On 06/08/2012 09:01 AM, Lonni J Friedman wrote:
On Thu, Jun 7, 2012 at 5:07 PM, Jerry Sievers<gsiever...@comcast.net>  wrote:
You might try stopping pg_basebackup in place with SIGSTOP and check
if problem goes away.  SIGCONT and you should  start having
sluggishness again.

If verified, then any sort of throttling mechanism should work.

I'm certain that the problem is triggered only when pg_basebackup is
running.  Its very predictable, and goes away as soon as pg_basebackup
finishes running.  What do you mean by a throttling mechanism?

Sure, it only happens when pg_basebackup is running. But if you *pause* pg_basebackup, so it's still running but not currently doing work, does the problem go away? Does it come back when you unpause pg_basebackup? That's what Jerry was telling you to try.

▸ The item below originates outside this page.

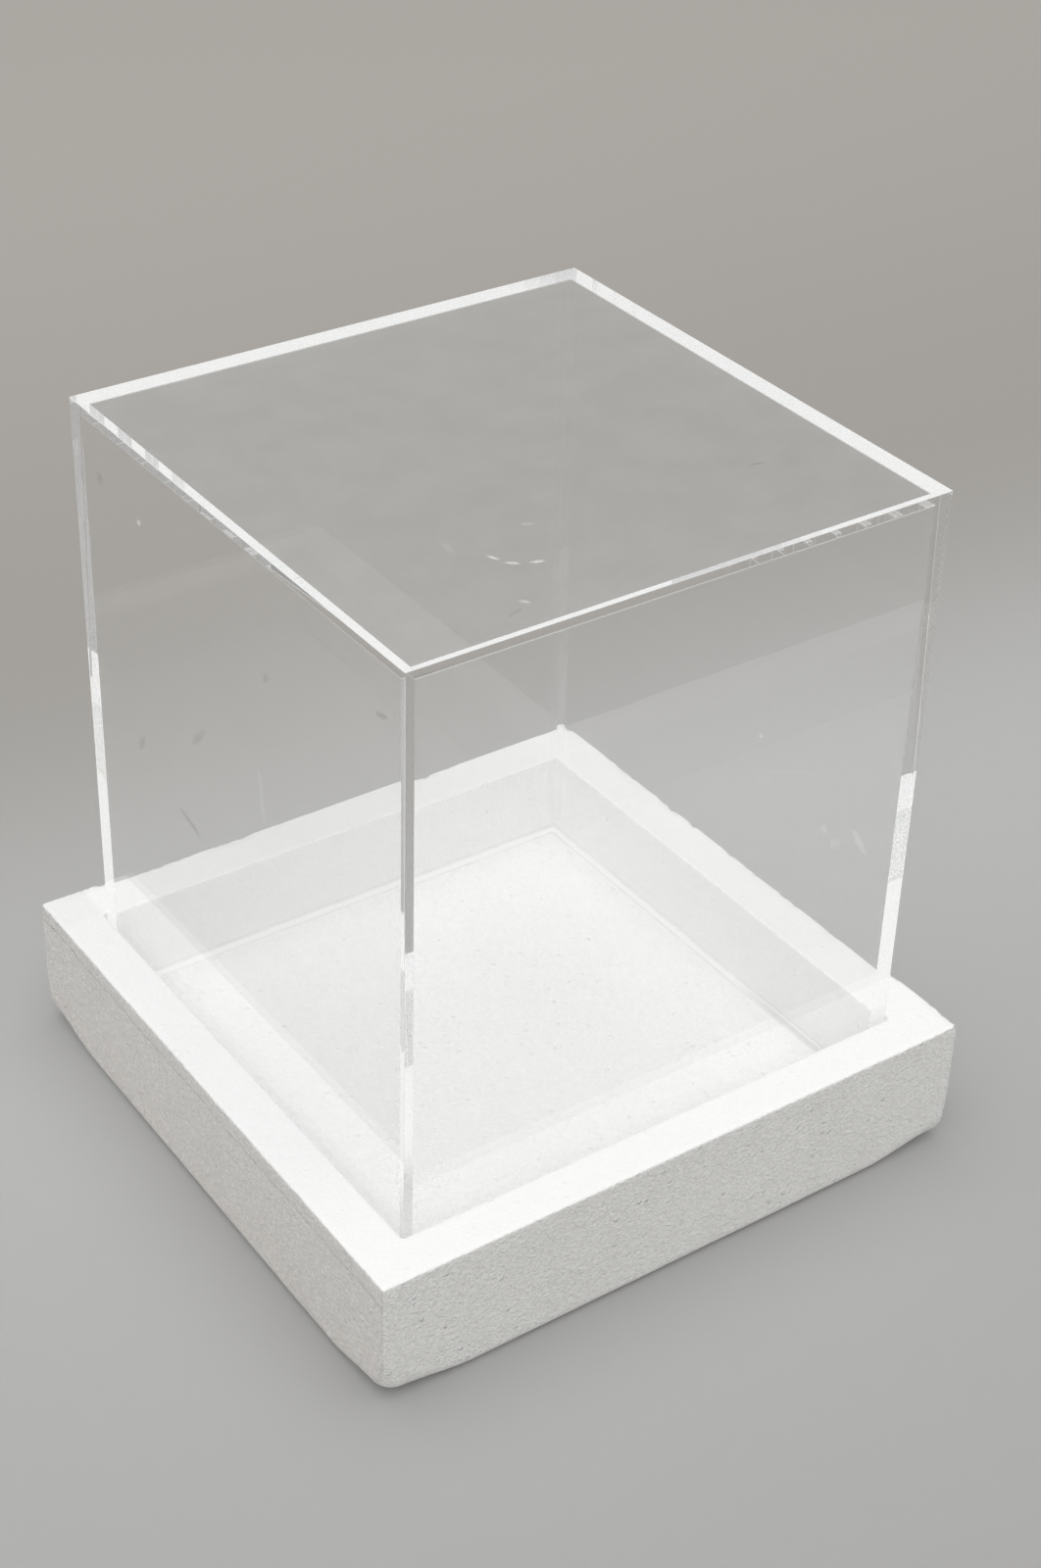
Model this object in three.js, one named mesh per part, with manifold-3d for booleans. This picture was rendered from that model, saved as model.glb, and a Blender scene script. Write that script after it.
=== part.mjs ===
// Clear acrylic display cover standing in the recess of an expanded-polystyrene tray.
// Units: millimetres. +Z is up, the front faces -Y and left is -X.
// The origin is the centre of the tray's underside.
// The cover is five flat sheets, solvent-welded edge to face: a top panel that lies
// on the four walls, front and back walls at full width, and left and right walls
// between them. Its underside is open. The tray is one block with a square recess.

import * as THREE from 'three';
import { mergeVertices } from 'three/addons/utils/BufferGeometryUtils.js';
import Module from 'manifold-3d';

// ---------- cover ----------
const COVER_W = 254;          // outside width and depth (10 in)
const COVER_H = 305;          // outside height (12 in)
const SHEET_T = 6;            // sheet thickness
const ARRIS = 0.5;            // 45 degree break on the exposed outside edges

// ---------- tray ----------
const TRAY_W = 302;           // outside width and depth of the block
const TRAY_H = 65;            // block height
const RECESS_D = 41.5;        // depth of the recess below the rim
const SIDE_CLEARANCE = 1.25;  // gap between the cover and each recess wall
const BOTTOM_R = 5;           // rounding along the block's lower edges
const CORNER_R = 2;           // rounding of the block's upright corners
const CREASE_DROP = 9;        // height of the score line below the rim, on the left side
const CREASE_W = 1.2;         // mouth width of the score line
const CREASE_D = 0.6;         // depth of the score line

// ---------- modelling ----------
const ROUND_STEPS = 5;        // facets in each quarter round
const CUT_STEPS = 1;          // a single facet makes a 45 degree cut
const OVERSHOOT = 1;          // how far a cutting shape runs past the block's sides
const RECESS_OVERSHOOT = 5;   // how far the recess cutter rises above the rim
const MERGE_TOLERANCE = 1e-4; // corners closer than this are one vertex

// ---------- derived ----------
const FLOOR_Z = TRAY_H - RECESS_D;          // recess floor, where the cover stands
const TOP_Z = FLOOR_Z + COVER_H - SHEET_T;  // underside of the top panel
const OUTER = COVER_W / 2;                  // centre to the walls' outside faces
const INNER = OUTER - SHEET_T;              // centre to the walls' inside faces
const TRAY_HALF = TRAY_W / 2;
const RECESS_HALF = OUTER + SIDE_CLEARANCE;

const wasm = await Module();
wasm.setup();

// ---------- solids and meshes ----------
// A closed BufferGeometry becomes a solid once its shared corners are merged.
function solid(geometry) {
  geometry.deleteAttribute('normal');
  geometry.deleteAttribute('uv');
  const merged = mergeVertices(geometry, MERGE_TOLERANCE);
  return new wasm.Manifold(new wasm.Mesh({
    numProp: 3,
    vertProperties: Float32Array.from(merged.attributes.position.array),
    triVerts: Uint32Array.from(merged.index.array),
  }));
}

function mesh(name, manifold, material) {
  const { vertProperties, triVerts } = manifold.getMesh();
  const geometry = new THREE.BufferGeometry();
  const points = Float32Array.from(vertProperties);
  geometry.setAttribute('position', new THREE.BufferAttribute(points, 3));
  geometry.setIndex(new THREE.BufferAttribute(Uint32Array.from(triVerts), 1));
  geometry.computeVertexNormals();
  const result = new THREE.Mesh(geometry, material);
  result.name = name;
  return result;
}

// Extrude a closed outline of [a, b] points along one axis.
// axis 'z': outline is (x, y); axis 'y': outline is (x, z); axis 'x': outline is (y, z).
// Each placement is a proper rotation and a shift, so the faces still point out.
function prism(points, axis, from, to) {
  const placements = {
    x: [
      0, 0, 1, from,
      1, 0, 0, 0,
      0, 1, 0, 0,
      0, 0, 0, 1,
    ],
    y: [
      1, 0, 0, 0,
      0, 0, -1, to,
      0, 1, 0, 0,
      0, 0, 0, 1,
    ],
    z: [
      1, 0, 0, 0,
      0, 1, 0, 0,
      0, 0, 1, from,
      0, 0, 0, 1,
    ],
  };
  const shape = new THREE.Shape(points.map(([a, b]) => new THREE.Vector2(a, b)));
  const geometry = new THREE.ExtrudeGeometry(shape, { depth: to - from, bevelEnabled: false });
  geometry.applyMatrix4(new THREE.Matrix4().set(...placements[axis]));
  return solid(geometry);
}

// Rectangle outline between two opposite corners. The sizes are corner radii, or 0 for
// a square corner, counter-clockwise from the low corner; steps is the facets in each.
function rectangle([lowA, lowB], [highA, highB], sizes = [0, 0, 0, 0], steps = CUT_STEPS) {
  // corner a, corner b, direction inward along a and along b
  const corners = [
    [lowA, lowB, 1, 1],
    [highA, lowB, -1, 1],
    [highA, highB, -1, -1],
    [lowA, highB, 1, -1],
  ];
  const startAngles = [Math.PI, 1.5 * Math.PI, 0, 0.5 * Math.PI];
  return corners.flatMap(([a, b, inwardA, inwardB], i) => {
    const size = sizes[i];
    if (size === 0) return [[a, b]];
    const centreA = a + inwardA * size;
    const centreB = b + inwardB * size;
    return Array.from({ length: steps + 1 }, (_, step) => {
      const angle = startAngles[i] + (step / steps) * (Math.PI / 2);
      return [centreA + size * Math.cos(angle), centreB + size * Math.sin(angle)];
    });
  });
}

// Square block centred on the z axis: its plan trimmed by one side profile along x and y.
// The profile's corner sizes run low, low, high, high.
function trimmedBlock({ half, bottom, top, uprightSize, profileSizes, steps, overshoot }) {
  const plan = rectangle([-half, -half], [half, half], Array(4).fill(uprightSize), steps);
  const profile = rectangle([-half, bottom], [half, top], profileSizes, steps);
  const reach = half + overshoot;
  return prism(plan, 'z', bottom, top)
    .intersect(prism(profile, 'y', -reach, reach))
    .intersect(prism(profile, 'x', -reach, reach));
}

// ---------- cover pieces ----------
// The upper edges and upright corners are broken.
function topPanel() {
  return trimmedBlock({
    half: OUTER,
    bottom: TOP_Z,
    top: TOP_Z + SHEET_T,
    uprightSize: ARRIS,
    profileSizes: [0, 0, ARRIS, ARRIS],
    steps: CUT_STEPS,
    overshoot: 0,
  });
}

// Walls in plan; the front and back walls have their outer upright edges broken.
const WALLS = [
  {
    name: 'front_wall', low: [-OUTER, -OUTER], high: [OUTER, -INNER],
    breaks: [ARRIS, ARRIS, 0, 0], tint: 0xeef4f6,
  },
  {
    name: 'back_wall', low: [-OUTER, INNER], high: [OUTER, OUTER],
    breaks: [0, 0, ARRIS, ARRIS], tint: 0xeef4f6,
  },
  { name: 'left_wall', low: [-OUTER, -INNER], high: [-INNER, INNER], tint: 0xf0f5f6 },
  { name: 'right_wall', low: [INNER, -INNER], high: [OUTER, INNER], tint: 0xf0f5f6 },
];

function wall({ low, high, breaks }) {
  return prism(rectangle(low, high, breaks), 'z', FLOOR_Z, TOP_Z);
}

// ---------- tray pieces ----------
function recessCutter() {
  const plan = rectangle([-RECESS_HALF, -RECESS_HALF], [RECESS_HALF, RECESS_HALF]);
  return prism(plan, 'z', FLOOR_Z, TRAY_H + RECESS_OVERSHOOT);
}

// V-shaped score line along the whole left face.
function creaseCutter() {
  const creaseZ = TRAY_H - CREASE_DROP;
  const low = creaseZ - CREASE_W / 2;
  const high = creaseZ + CREASE_W / 2;
  const reach = TRAY_HALF + OVERSHOOT;
  const profile = [
    [-reach, low],
    [-TRAY_HALF, low],
    [-TRAY_HALF + CREASE_D, creaseZ],
    [-TRAY_HALF, high],
    [-reach, high],
  ];
  return prism(profile, 'y', -reach, reach);
}

function trayBody() {
  const block = trimmedBlock({
    half: TRAY_HALF,
    bottom: 0,
    top: TRAY_H,
    uprightSize: CORNER_R,
    profileSizes: [BOTTOM_R, BOTTOM_R, 0, 0],
    steps: ROUND_STEPS,
    overshoot: OVERSHOOT,
  });
  return block.subtract(recessCutter()).subtract(creaseCutter());
}

// ---------- materials ----------
// Glossy, mostly see-through sheet.
function acrylic(tint) {
  return new THREE.MeshStandardMaterial({
    color: tint,
    roughness: 0.05,
    metalness: 0,
    transparent: true,
    opacity: 0.25,
  });
}

// Matt off-white foam.
function foam() {
  return new THREE.MeshStandardMaterial({ color: 0xf3f2ee, roughness: 0.95, metalness: 0 });
}

// ---------- assembly ----------
const cover = new THREE.Group();
cover.add(mesh('top_panel', topPanel(), acrylic(0xf4f8f9)));
for (const spec of WALLS) cover.add(mesh(spec.name, wall(spec), acrylic(spec.tint)));

const tray = new THREE.Group();
tray.add(mesh('foam_tray', trayBody(), foam()));

const display = new THREE.Group();
display.add(tray, cover);

export default display;
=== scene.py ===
import math

import bmesh
import bpy
import numpy as np
from mathutils import Matrix, Vector


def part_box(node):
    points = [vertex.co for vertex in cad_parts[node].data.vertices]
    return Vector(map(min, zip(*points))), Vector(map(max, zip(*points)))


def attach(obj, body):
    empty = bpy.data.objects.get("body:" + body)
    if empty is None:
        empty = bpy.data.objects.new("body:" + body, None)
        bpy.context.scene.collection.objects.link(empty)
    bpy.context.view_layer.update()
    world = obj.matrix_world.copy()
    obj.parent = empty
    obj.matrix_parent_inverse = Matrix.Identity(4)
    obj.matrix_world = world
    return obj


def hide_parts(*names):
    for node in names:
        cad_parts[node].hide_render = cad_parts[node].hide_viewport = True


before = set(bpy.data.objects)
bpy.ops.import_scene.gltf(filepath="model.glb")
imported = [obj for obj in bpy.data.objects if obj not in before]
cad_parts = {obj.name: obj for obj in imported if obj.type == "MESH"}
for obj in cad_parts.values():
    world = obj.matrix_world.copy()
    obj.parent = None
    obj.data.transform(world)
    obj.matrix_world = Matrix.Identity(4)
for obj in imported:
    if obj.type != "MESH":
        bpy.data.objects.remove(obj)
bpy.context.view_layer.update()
MM = 0.001
SAW_COS = math.cos(math.radians(19))  # the saw marks on the tray's left face slope at 19 degrees
SAW_SIN = math.sin(math.radians(19))

# ------------------------------------------------------------------ node helpers


class Tree:
    """A small helper for wiring the node tree of a material or the world."""

    def __init__(self, owner):
        self.owner = owner
        self.nodes = owner.node_tree.nodes
        self.links = owner.node_tree.links

    def node(self, kind, inputs=None, **settings):
        """inputs: socket name or number, and the constant or output socket that feeds it."""
        n = self.nodes.new("ShaderNode" + kind)
        for key, setting in settings.items():
            setattr(n, key, setting)
        for key, value in (inputs or {}).items():
            self.feed(n.inputs[key], value)
        return n

    def feed(self, socket, value):
        """Link an output, or set a constant. A colour is given as RGB."""
        if hasattr(value, "is_output"):
            self.links.new(value, socket)
        elif socket.type == "RGBA":
            socket.default_value = (*value, 1)
        else:
            socket.default_value = value

    def finish(self, shader):
        self.node("OutputMaterial", {"Surface": shader})
        return self.owner

    def shader(self, kind, **inputs):
        """inputs: socket names, with _ for a space."""
        named = {key.replace("_", " "): value for key, value in inputs.items()}
        return self.node(kind, named).outputs[0]

    def mix(self, amount, first, second):
        return self.node("MixShader", {0: amount, 1: first, 2: second}).outputs[0]

    def tinted(self, color, amount, tint, clamp=True):
        """color multiplied by tint, as far as amount."""
        n = self.node(
            "Mix",
            {"Factor": amount, "A": color, "B": tint},
            data_type="RGBA",
            blend_type="MULTIPLY",
            clamp_factor=clamp,
        )
        return n.outputs["Result"]

    def math(self, op, a, b=0.0, clamp=False):
        return self.node("Math", {0: a, 1: b}, operation=op, use_clamp=clamp).outputs[0]

    def product(self, first, *rest):
        for value in rest:
            first = self.math("MULTIPLY", first, value)
        return first

    def weighted(self, *terms):
        """The sum of (value, weight) terms."""
        total = None
        for value, weight in terms:
            part = self.product(value, weight)
            total = part if total is None else self.math("ADD", total, part)
        return total

    def invert(self, value):
        return self.math("SUBTRACT", 1.0, value)

    def size(self, value):
        return self.math("ABSOLUTE", value)

    def remap(self, value, start, end):
        """The range start (low, high) carried onto the range end, and held beyond it."""
        inputs = {"Value": value, "From Min": start[0], "From Max": start[1]}
        inputs.update({"To Min": end[0], "To Max": end[1]})
        return self.node("MapRange", inputs).outputs["Result"]

    def mask(self, value, none, full):
        """0 where value is none or beyond, 1 where it is full or beyond."""
        return self.remap(value, (none, full), (0.0, 1.0))

    def fade(self, value, full, none):
        """1 where value is full or beyond, 0 where it is none or beyond."""
        return self.remap(value, (full, none), (1.0, 0.0))

    def coords(self, scale=(1, 1, 1), rotation=(0, 0, 0), offset=(0, 0, 0)):
        place = self.node("TexCoord").outputs["Object"]
        inputs = {"Scale": scale, "Rotation": rotation, "Location": offset, "Vector": place}
        return self.node("Mapping", inputs).outputs["Vector"]

    def xyz(self, vec):
        parts = self.node("SeparateXYZ", {0: vec}).outputs
        return parts["X"], parts["Y"], parts["Z"]

    def dot(self, vec, direction):
        n = self.node("VectorMath", {0: vec, 1: direction}, operation="DOT_PRODUCT")
        return n.outputs["Value"]

    def noise(self, vec, scale, detail=2.0, rough=0.5, distortion=0.0):
        inputs = {"Scale": scale, "Detail": detail, "Roughness": rough}
        inputs.update({"Distortion": distortion, "Vector": vec})
        return self.node("TexNoise", inputs).outputs["Fac"]

    def voronoi(self, vec, scale, feature="F1", out="Distance"):
        n = self.node("TexVoronoi", {"Scale": scale, "Vector": vec}, feature=feature)
        return n.outputs[out]

    def ramp(self, value, stops, interpolation="LINEAR"):
        """stops: (position, RGB)."""
        n = self.node("ValToRGB", {"Fac": value})
        n.color_ramp.interpolation = interpolation
        elements = n.color_ramp.elements
        while len(elements) > 1:
            elements.remove(elements[-1])
        for i, (position, color) in enumerate(stops):
            element = elements[0] if i == 0 else elements.new(position)
            element.position = position
            element.color = (*color, 1)
        return n.outputs["Color"]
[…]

If the problem goes away when you pause pg_basebackup and comes back when you unpause it, it's probably a system load problem.

If it doesn't go away, it's more likely to be a locking issue or something _other_ than simple load.

SIGSTOP ("kill -STOP") pauses a process, and SIGCONT ("kill -CONT") resumes it, so on Linux you can use these to try and find out. When you SIGSTOP pg_basebackup then the postgres backend associated with it should block shortly afterwards as its buffers fill up and it can't send more data, so the load should come off the server.

A "throttling mechanism" refers to anything that limits the rate or speed of a thing. In this case, what you want to do if your problem is system overload is to limit the speed at which pg_basebackup does its work so other things can still get work done. In other words you want to throttle it. Typical throttling mechanisms include the "ionice" and "renice" commands to change I/O and CPU priority, respectively.

Note that you may need to change the priority of the *backend* that pg_basebackup is using, not necessarily the pg_basebackup command its self. I haven't done enough with Pg's replication to know how that works, so someone else will have to fill that bit in.